Menurutnya, rehabilitasi saja tidak akan memberantas akar masalah narkotika. Harus diberantas dari sumbernya atau melakukan pencegahan dengan memberi penyuluhan ke masyarakat.
Sementara itu, Mantan Kepala Bagian Humas BNN, Kombes Pol Sulistiandriatmoko, mengatakan bahwa badan penegak hukum sudah telanjur gagal melakukan pencegahan. Karena itu, badan penegak hukum dan BNN harus mengatasinya dengan tindakan yang luar biasa.
Menurutnya, untuk menghadapi kondisi darurat narkoba diperlukan beberapa hal khusus. Mulai dari anggaran khusus, pembentukan satuan petugas khusus, serta jangka waktu tertentu untuk mengatasi kondisi itu.
Selain itu, badan penegak hukum juga harus mengikuti isi UU Narkotika dengan benar, sehingga dapat memberikan hukuman yang tepat kepada pengguna narkoba. Baik itu hukuman pidana maupun rehabilitasi.
Mengenal UU Narkotika
Sulistiandriatmoko menyebutkan, UU Narkotika Pasal 54 menyebutkan bahwa korban penyalahgunaan narkotika adalah mereka yang karena dipaksa, diperdaya, dan ditipu, akhirnya dia menggunakan narkotika. Artinya, tidak ada sikap batin atau mens rea untuk melakukan itu.
"Beda dengan penyalahguna. Menurut Pasal 1 butir 15, penyalahguna adalah orang yang menggunakan narkotika secara tanpa hak atau melawan hukum. Sangsinya, berdasarkan Pasal 127, adalah setiap orang yang menggunakan golongan 1 atau sabu akan terkena ancaman empat tahun hukuman pidana, golongan 2 dua tahun, dan golongan 3 satu tahun," kata dia.
Sulistiandriatmoko menambahkan, rehabilitasi ada dua metode, yaitu voluntary dan compulsory. Voluntary rehabilitation diberikan kepada orang yang jadi korban penyalahgunaan narkoba lalu melaporkan diri untuk mendapat proses penyembuhan. Jadi, tak ada proses hukum di dalamnya. Rehabilitasi ini juga bisa diberikan untuk pecandu yang melaporkan diri atau orang yang ditangkap tapi tidak ditemukan barang bukti.

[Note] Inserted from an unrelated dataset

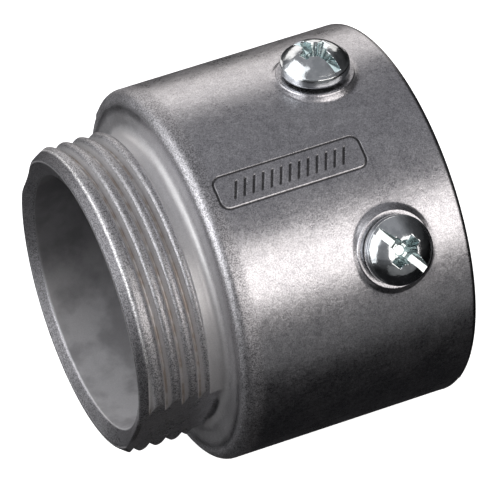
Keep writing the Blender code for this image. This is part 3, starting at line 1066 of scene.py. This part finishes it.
def softbox(name, lean, angle, length, width, radiance, colour=(1.0, 1.0, 1.0)):
    """A soft light that faces the fitting.

    It stands in the direction that leans from the plane across the fitting towards +X, at an angle round
    the axis. Its length runs as near along X as it can, and its sizes are the angles that it fills.
    """
    toward_x = math.radians(lean)
    turned = math.radians(angle)
    outward = Vector((math.sin(toward_x), -math.cos(toward_x) * math.sin(turned),
                      math.cos(toward_x) * math.cos(turned)))
    across = outward.cross(Vector((1.0, 0.0, 0.0))).normalized()
    along = across.cross(outward)
    data = bpy.data.lights.new(name, "AREA")
    data.shape = "RECTANGLE"
    data.size = 2 * LIGHT_DISTANCE * math.tan(math.radians(length / 2))
    data.size_y = 2 * LIGHT_DISTANCE * math.tan(math.radians(width / 2))
    data.color = colour
    data.energy = radiance * math.pi * data.size * data.size_y
    stand(name, data, along, across, outward, outward * LIGHT_DISTANCE)


def studio_world():
    """A dim room: mid grey overhead, nearly black below, and darker towards +X."""
    world = bpy.data.worlds.new("studio")
    bpy.context.scene.world = world
    world.use_nodes = True
    tree = world.node_tree
    background = tree.nodes["Background"]
    split = tree.nodes.new("ShaderNodeSeparateXYZ")
    tree.links.new(tree.nodes.new("ShaderNodeTexCoord").outputs["Generated"], split.inputs["Vector"])

    def spread(source, low, high, start, end):
        node = tree.nodes.new("ShaderNodeMapRange")
        tree.links.new(source, node.inputs["Value"])
        for name, number in (("From Min", low), ("From Max", high), ("To Min", start), ("To Max", end)):
            node.inputs[name].default_value = number
        return node.outputs["Result"]

    ramp = tree.nodes.new("ShaderNodeValToRGB")
    stops = ramp.color_ramp.elements
    stops[0].position = 0.0
    stops[0].color = (0.010, 0.010, 0.011, 1.0)
    stops[1].position = 1.0
    stops[1].color = (0.33, 0.33, 0.345, 1.0)
    for position, level in ((0.30, 0.015), (0.50, 0.08), (0.62, 0.22)):
        stops.new(position).color = (level, level, level * 1.04, 1.0)
    tree.links.new(spread(split.outputs["Z"], -1.0, 1.0, 0.0, 1.0), ramp.inputs["Fac"])
    tree.links.new(ramp.outputs["Color"], background.inputs["Color"])
    tree.links.new(spread(split.outputs["X"], 0.35, 0.80, 1.0, 0.2), background.inputs["Strength"])


def camera(aim, distance, azimuth, elevation, roll, lens):
    """A camera on the -Y side, turned towards -X by the azimuth."""
    data = bpy.data.cameras.new("camera")
    data.lens = lens
    data.sensor_width = 36.0
    data.clip_start = 0.01
    turned = math.radians(azimuth)
    raised = math.radians(elevation)
    back = Vector((-math.sin(turned) * math.cos(raised), -math.cos(turned) * math.cos(raised),
                   math.sin(raised)))
    right = Vector((-back.y, back.x, 0.0)).normalized()
    up = back.cross(right)
    tipped = math.radians(roll)
    right, up = (right * math.cos(tipped) + up * math.sin(tipped),
                 up * math.cos(tipped) - right * math.sin(tipped))
    bpy.context.scene.camera = stand("camera", data, right, up, back, Vector(aim) + back * distance)


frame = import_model()

body = connector_body()
paint(body, cast_aluminium())
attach(body, "body")
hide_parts("connector_body")

zinc = zinc_plating()
for node, rides_on, screw_angle, slot_angle in SCREWS:
    screw = clamp_screw(node, screw_angle, slot_angle)
    paint(screw, zinc)
    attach(screw, rides_on)
    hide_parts(node)

pale_floor(-RIM_RADIUS - FLOOR_GAP)
studio_world()
softbox("softbox_back", 15.0, -69.0, 70.0, 33.0, 1.1, WARM)
softbox("softbox_front", 15.0, 64.0, 56.0, 32.0, 2.2, WARM)
softbox("softbox_left", -62.0, -18.0, 80.0, 64.0, 1.45)
softbox("backdrop_left", -62.0, -85.0, 60.0, 60.0, 0.38)
softbox("softbox_low", 5.0, 108.0, 60.0, 30.0, 0.16)
softbox("lamp_left", -70.0, 22.0, 26.0, 26.0, 3.0)
camera((0.01275, 0.0002, 0.0014), 0.39655, 23.97, 39.27, -1.93, 214.8)
bpy.context.scene.view_settings.view_transform = "Standard"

Sementara itu, compulsory rehabilitation diberikan untuk penyalahguna narkoba yang ditangkap tangan lalu direkomendasikan oleh tim asesmen terpadu untuk mendapatkan rehabilitasi. Kemudian, penyalahguna ini ditempatkan di pusat rehabilitasi selama proses pidananya berjalan hingga hakim memutuskan bahwa ia mendapat hukuman rehabilitasi.
Menyangkut kasus politikus AA yang baru-baru ini ditangkap karena kasus narkoba dan mendapat kesempatan rehabilitasi, Sulistiandriatmoko menilai bahwa hal itu kurang sesuai UU. Menurutnya, AA bisa dikenakan Pasal 127 untuk golongan 1 dan mengikuti compulsory rehabilitation.
Kegiatan diskusi Empat Pilar MPR RI dengan tema 'Narkoba dan Kehancuran Kedaulatan NKRI juga menghadirkan narasumber Anggota Fraksi NasDem MPR RI, Taufiqulhadi.